> **DATA PROVIDED**:

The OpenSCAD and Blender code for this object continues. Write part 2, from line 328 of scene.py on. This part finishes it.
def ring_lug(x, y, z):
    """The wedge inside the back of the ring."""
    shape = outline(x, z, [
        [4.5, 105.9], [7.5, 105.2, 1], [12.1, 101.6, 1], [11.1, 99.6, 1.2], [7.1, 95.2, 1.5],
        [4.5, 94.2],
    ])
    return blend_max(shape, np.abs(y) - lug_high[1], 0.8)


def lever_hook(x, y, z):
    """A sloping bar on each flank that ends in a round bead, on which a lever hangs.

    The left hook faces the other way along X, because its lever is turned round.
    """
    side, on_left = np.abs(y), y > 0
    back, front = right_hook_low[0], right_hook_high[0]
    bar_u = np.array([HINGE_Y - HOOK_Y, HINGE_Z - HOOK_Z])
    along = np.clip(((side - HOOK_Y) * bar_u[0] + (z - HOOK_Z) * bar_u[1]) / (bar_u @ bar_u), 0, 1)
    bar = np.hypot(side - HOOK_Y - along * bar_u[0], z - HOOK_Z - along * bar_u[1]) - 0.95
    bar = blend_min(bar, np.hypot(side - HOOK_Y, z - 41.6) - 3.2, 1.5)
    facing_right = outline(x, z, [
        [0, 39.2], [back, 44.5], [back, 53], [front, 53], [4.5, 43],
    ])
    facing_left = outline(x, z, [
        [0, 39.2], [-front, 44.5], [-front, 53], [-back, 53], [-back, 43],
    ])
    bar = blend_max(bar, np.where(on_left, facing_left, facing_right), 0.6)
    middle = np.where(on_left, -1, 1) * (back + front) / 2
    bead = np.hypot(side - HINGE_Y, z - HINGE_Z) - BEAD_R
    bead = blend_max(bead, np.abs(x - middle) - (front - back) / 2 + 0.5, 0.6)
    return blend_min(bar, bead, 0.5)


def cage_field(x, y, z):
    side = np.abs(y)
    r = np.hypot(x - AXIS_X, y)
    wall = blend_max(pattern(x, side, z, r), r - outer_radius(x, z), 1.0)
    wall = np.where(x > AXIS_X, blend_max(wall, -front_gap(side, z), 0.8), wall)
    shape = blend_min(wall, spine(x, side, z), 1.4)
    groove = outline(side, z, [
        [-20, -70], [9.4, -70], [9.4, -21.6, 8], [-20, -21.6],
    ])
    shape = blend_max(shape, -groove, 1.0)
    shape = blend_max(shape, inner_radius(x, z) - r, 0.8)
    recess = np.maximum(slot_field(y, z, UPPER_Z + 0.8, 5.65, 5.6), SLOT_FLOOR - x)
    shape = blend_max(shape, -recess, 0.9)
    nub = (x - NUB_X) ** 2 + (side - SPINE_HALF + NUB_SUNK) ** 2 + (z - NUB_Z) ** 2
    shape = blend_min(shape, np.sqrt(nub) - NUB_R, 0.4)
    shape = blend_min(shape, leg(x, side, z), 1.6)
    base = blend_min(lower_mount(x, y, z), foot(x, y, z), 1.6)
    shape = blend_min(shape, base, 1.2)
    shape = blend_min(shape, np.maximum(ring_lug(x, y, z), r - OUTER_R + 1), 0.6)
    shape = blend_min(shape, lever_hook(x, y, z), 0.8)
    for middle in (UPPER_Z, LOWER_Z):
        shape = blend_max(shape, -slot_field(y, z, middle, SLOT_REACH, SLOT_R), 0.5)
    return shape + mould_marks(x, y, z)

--

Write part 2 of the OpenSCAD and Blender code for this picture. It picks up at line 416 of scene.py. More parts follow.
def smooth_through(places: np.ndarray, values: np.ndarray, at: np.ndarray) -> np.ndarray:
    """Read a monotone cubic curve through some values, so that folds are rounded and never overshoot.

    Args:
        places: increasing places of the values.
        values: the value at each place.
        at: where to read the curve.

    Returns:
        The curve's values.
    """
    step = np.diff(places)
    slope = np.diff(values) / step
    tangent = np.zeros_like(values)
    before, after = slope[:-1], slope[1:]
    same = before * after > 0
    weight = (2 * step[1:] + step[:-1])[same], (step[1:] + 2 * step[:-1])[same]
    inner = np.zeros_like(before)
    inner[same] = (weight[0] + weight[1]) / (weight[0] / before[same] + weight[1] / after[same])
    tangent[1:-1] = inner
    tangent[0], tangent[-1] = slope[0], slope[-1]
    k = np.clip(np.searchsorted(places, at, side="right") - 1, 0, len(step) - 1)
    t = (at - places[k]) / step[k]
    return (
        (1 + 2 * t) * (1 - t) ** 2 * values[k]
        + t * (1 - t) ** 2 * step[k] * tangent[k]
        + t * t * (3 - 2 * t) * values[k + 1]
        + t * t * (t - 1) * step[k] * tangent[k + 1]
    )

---

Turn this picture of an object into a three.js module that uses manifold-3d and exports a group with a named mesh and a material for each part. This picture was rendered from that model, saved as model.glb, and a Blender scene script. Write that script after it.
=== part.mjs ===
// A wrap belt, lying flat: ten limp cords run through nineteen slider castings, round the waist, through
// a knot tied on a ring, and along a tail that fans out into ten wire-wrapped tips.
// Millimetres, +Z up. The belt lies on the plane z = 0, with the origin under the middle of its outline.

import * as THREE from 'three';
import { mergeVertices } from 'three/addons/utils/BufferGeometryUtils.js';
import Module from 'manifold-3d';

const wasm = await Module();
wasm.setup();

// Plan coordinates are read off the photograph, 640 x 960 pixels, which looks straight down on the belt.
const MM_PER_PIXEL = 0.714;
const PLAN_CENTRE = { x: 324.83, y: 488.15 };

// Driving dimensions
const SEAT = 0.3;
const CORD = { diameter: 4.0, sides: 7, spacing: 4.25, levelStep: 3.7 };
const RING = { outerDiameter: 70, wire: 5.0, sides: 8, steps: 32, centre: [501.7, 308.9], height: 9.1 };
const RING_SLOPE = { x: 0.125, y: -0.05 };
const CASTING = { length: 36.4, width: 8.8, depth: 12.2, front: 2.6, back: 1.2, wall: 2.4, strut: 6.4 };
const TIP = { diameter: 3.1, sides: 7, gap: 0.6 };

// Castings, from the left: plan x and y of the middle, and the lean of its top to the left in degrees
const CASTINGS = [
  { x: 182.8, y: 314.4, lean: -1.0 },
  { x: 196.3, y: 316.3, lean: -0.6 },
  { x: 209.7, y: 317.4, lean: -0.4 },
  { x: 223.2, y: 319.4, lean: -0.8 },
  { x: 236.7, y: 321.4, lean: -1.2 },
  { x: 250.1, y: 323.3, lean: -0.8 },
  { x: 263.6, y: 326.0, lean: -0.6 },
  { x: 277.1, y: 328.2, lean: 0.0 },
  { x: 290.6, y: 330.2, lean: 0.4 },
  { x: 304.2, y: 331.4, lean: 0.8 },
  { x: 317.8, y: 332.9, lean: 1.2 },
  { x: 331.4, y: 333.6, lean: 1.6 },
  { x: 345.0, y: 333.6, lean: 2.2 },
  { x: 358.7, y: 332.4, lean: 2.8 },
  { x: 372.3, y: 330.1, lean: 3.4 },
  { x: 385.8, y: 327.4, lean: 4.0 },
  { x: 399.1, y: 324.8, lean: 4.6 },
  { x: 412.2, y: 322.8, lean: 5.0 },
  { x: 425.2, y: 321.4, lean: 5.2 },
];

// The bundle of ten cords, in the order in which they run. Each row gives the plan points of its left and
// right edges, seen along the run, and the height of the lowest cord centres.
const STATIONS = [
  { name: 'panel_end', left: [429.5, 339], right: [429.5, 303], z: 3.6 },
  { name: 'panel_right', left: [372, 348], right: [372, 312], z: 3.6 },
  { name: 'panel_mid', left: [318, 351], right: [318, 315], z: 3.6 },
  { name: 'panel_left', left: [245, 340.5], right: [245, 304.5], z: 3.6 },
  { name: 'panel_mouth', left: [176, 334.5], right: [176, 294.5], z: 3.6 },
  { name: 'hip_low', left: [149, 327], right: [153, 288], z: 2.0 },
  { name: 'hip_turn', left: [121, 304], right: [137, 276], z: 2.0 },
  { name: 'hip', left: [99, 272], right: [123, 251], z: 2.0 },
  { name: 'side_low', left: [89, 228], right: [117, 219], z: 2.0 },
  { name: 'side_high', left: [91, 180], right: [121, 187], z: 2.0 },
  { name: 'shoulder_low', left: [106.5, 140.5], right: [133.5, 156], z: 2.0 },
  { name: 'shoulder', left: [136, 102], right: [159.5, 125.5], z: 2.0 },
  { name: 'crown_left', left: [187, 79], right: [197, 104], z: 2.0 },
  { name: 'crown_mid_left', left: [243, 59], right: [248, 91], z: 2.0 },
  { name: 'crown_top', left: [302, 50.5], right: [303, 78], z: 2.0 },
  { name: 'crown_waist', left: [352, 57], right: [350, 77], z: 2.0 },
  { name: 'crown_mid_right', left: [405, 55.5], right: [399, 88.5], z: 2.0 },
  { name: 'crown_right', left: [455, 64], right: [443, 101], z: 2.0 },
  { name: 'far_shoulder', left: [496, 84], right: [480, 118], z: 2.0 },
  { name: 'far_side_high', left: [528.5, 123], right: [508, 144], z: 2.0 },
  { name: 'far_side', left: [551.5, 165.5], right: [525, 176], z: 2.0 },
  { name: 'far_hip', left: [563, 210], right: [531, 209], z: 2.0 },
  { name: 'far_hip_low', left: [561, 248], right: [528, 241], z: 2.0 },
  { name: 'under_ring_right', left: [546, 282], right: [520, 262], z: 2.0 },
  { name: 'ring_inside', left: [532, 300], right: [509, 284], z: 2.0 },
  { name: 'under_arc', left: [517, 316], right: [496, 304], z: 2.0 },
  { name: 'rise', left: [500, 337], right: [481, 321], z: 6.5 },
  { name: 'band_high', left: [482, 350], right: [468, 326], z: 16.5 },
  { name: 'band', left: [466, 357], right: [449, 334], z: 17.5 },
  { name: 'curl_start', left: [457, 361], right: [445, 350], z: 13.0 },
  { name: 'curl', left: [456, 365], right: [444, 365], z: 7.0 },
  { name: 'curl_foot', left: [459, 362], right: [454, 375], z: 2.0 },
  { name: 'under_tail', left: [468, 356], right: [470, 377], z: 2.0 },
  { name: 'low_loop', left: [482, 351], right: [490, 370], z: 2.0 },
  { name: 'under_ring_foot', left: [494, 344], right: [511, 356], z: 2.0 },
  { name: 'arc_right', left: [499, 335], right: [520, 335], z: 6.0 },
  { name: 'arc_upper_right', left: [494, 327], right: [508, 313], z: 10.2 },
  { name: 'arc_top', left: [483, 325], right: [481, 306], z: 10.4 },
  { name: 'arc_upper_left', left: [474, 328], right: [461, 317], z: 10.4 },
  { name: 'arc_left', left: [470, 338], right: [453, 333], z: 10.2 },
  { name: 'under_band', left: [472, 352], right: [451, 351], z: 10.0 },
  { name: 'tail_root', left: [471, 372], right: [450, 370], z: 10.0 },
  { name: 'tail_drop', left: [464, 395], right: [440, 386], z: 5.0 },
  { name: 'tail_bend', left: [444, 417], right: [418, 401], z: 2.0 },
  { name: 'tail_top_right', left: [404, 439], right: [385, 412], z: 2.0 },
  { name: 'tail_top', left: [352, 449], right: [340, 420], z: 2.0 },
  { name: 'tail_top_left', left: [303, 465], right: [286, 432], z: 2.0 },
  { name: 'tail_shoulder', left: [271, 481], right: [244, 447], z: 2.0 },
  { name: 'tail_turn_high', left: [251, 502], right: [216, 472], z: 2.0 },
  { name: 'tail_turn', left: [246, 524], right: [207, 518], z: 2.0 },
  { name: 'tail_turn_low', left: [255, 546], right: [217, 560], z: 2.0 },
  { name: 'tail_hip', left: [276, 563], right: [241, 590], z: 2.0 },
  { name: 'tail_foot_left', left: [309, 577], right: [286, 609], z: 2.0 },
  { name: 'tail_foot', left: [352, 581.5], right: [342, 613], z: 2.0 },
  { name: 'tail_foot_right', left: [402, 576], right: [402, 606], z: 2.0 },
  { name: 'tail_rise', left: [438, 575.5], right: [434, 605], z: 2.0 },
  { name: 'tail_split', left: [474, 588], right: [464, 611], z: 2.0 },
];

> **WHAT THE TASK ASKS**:
Take the line that contains "Turn this picture", the line that contains "of its outline.", and all lines between, and give them again exactly; include no other line.

> **TASK SOLUTION**:
Turn this picture of an object into a three.js module that uses manifold-3d and exports a group with a named mesh and a material for each part. This picture was rendered from that model, saved as model.glb, and a Blender scene script. Write that script after it.
=== part.mjs ===
// A wrap belt, lying flat: ten limp cords run through nineteen slider castings, round the waist, through
// a knot tied on a ring, and along a tail that fans out into ten wire-wrapped tips.
// Millimetres, +Z up. The belt lies on the plane z = 0, with the origin under the middle of its outline.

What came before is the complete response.